Lately, it seems like a lot of directors are playing the sexuality card with the Machiavel or malcontent characters. Certainly McKellan's Richard in Loncraine's film has a hint of the homosexual. Peter Hall's 2005 production of Much Ado in Bath cast Charles Edwards as Don Pedro, a melancholy malcontent, who has "a homosexual fixation with Claudio, which explains why he is so keen to see his wedding ruptured" (Billington, The Guardian). Reviewer Peter Taylor added, of the Hall production, that "Hall makes [Don Pedro] out as lonely a figure at the end as Antonio in Merchant of Venice" (The Independent), which reminds us that Trevor Nunn cast David Bamber as a homosexual Antonio in the Merchant of Venice that starred Henry Goodman, providing an extra explanation for his willingness to help Bassanio and his "melancholy."

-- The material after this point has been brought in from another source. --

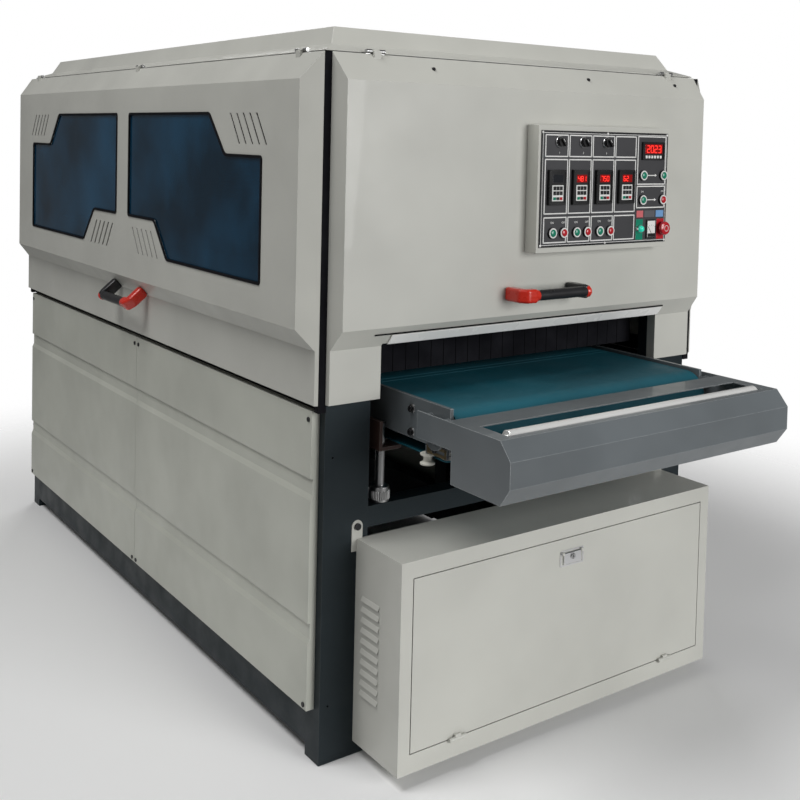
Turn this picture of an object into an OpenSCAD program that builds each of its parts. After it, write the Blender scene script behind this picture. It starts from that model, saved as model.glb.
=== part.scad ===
// Curved surface sanding machine: through-feed conveyor, six brush rollers, lift-up doors.
// Millimetres, Z up. The infeed faces -Y, the origin is the middle of the whole footprint.

/* [Casing] */
// Width over the side doors
casing_w = 1666; // [1640:2:1800]
// Length over the front door and the rear cover
casing_len = 2740; // [2700:10:3000]
// Height of the upper edge of the doors
door_top_z = 2005; // [1985:1:2060]
// Height of the sloping upper band of the doors
door_crown_h = 77; // [50:1:100]
// Height of the lower edge of the flat faces
flat_bottom_z = 1240; // [1225:1:1270]
// Height of the sloping lower band of the doors
door_chin_h = 60; // [40:1:70]
// Height of the lower edge of the skirts
skirt_bottom_z = 1028; // [1020:1:1036]
// Depth of the pressed form of each door
door_depth = 61; // [50:1:80]
// Sheet thickness of the casing
sheet = 3; // [2:0.5:4]
// Height of the roof above the door tops
roof_h = 78; // [60:1:110]
// Clear width between the legs of the front door
passage_w = 1148; // [1140:1:1160]
// Height of the upper edge of the passage
passage_top_z = 1187; // [1175:1:1195]

/* [Windows] */
// Length of one window
window_w = 1012; // [900:1:1040]
// Height of one window
window_h = 495; // [420:1:540]
// Height of the sill
window_sill_z = 1341; // [1330:1:1380]
// Length of the stepped corners
window_step_w = 350; // [300:1:400]
// Height of the stepped corners
window_step_h = 127; // [100:1:150]
// Thickness of the window panes
pane_t = 4; // [3:0.5:6]
// Slots in each stepped corner
slot_count = 5; // [3:1:6]
// Width of one slot
slot_w = 11; // [8:1:20]

/* [Frame] */
// Width of the corner posts
post_w = 150; // [130:5:155]
// Depth of the corner posts
post_d = 75; // [65:1:85]
// Wall of the frame tubes
tube_wall = 5; // [3:0.5:6]
// Height of the beams under the conveyor
beam_top_z = 715; // [700:1:730]
// Thickness of the plates that close the posts
foot_t = 12; // [8:1:20]

/* [Lower panels] */
// Depth of the folded panels
panel_depth = 25; // [20:1:30]
// Height of the lower edge of the panels
panel_bottom_z = 152; // [120:1:170]
// Height of the upper edge of the panels
panel_top_z = 1005; // [990:1:1012]
// Depth of the pressed bands
band_depth = 7; // [4:1:10]
// Height of the pressed bands
band_h = 62; // [50:1:70]

/* [Conveyor] */
// Width of the feed belt
belt_w = 1000; // [900:5:1004]
// Height of the belt surface above the floor
belt_top_z = 1036; // [1030:1:1042]
// Thickness of the belt
belt_t = 4; // [3:0.5:5]
// Radius of the belt rollers
belt_roller_r = 70; // [60:1:75]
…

So, what to do with John in White Bear Lake (where Stu's company, Shakespeare and Company, performs)? What's his motivation? Does he need any? The risk of offering none is to leave him glowering at the edge of the stage, as did Keanu Reeves in Branagh's Much Ado, completely out of synch with the rest of the cast. But imagine a subtle gay turn to his carriage, silently devoted to his brother Pedro's favored lieutenant, Claudio. Stanley Wells, in Looking for Sex in Shakespeare, writes "Don John, in Much Ado About Nothing, ... is villainous, an outsider. He appears to resent the 'most exquisite' Claudio's impending marriage to Hero, speaks dismissively of her as 'A very forward March chick' (1.3.46, 52), and plots successfully to deceive Claudio into repudiating her at the altar. The text offers no clear explanation; more than one actor has contrived to suggest that he is motivated by repressed desire for Claudio" (83). At this point the sheer malice of destroying the bepedestaled Hero's reputation would be a practical manifestation of jealousy.

Before you offer motivation, though, you need to work around John's lines in Act I, scene 3: "I cannot hide what I am. I must be sad." And "I had rather be a canker in a hedge than a rose in his grace, and it better fits my blood to be disdained of all than to fashion a carriage to rob love from any." And "I am a plain dealing villain." Yes, you may be, but why? Is it enough to rely on "Shakespeare's own habitual tough-mindedness," as Jonathan Bate puts it, "which … always recognizes that some human temperaments will never be pleased, or will take pleasure in being displeased"? (The Genius of Shakespeare 142).

Maybe this is an opportunity for one of those marvelous little dumb shows that we sometimes find at the beginnings of plays, perhaps depicting the young Pedro stealing a young John's girlfriend? Or is Don John a usurping malcontent, and we watch him plot an ambush, fail, suffer humiliation (at the hands of Claudio? in reconciliation?), before the triumphant Pedro rides into Messina?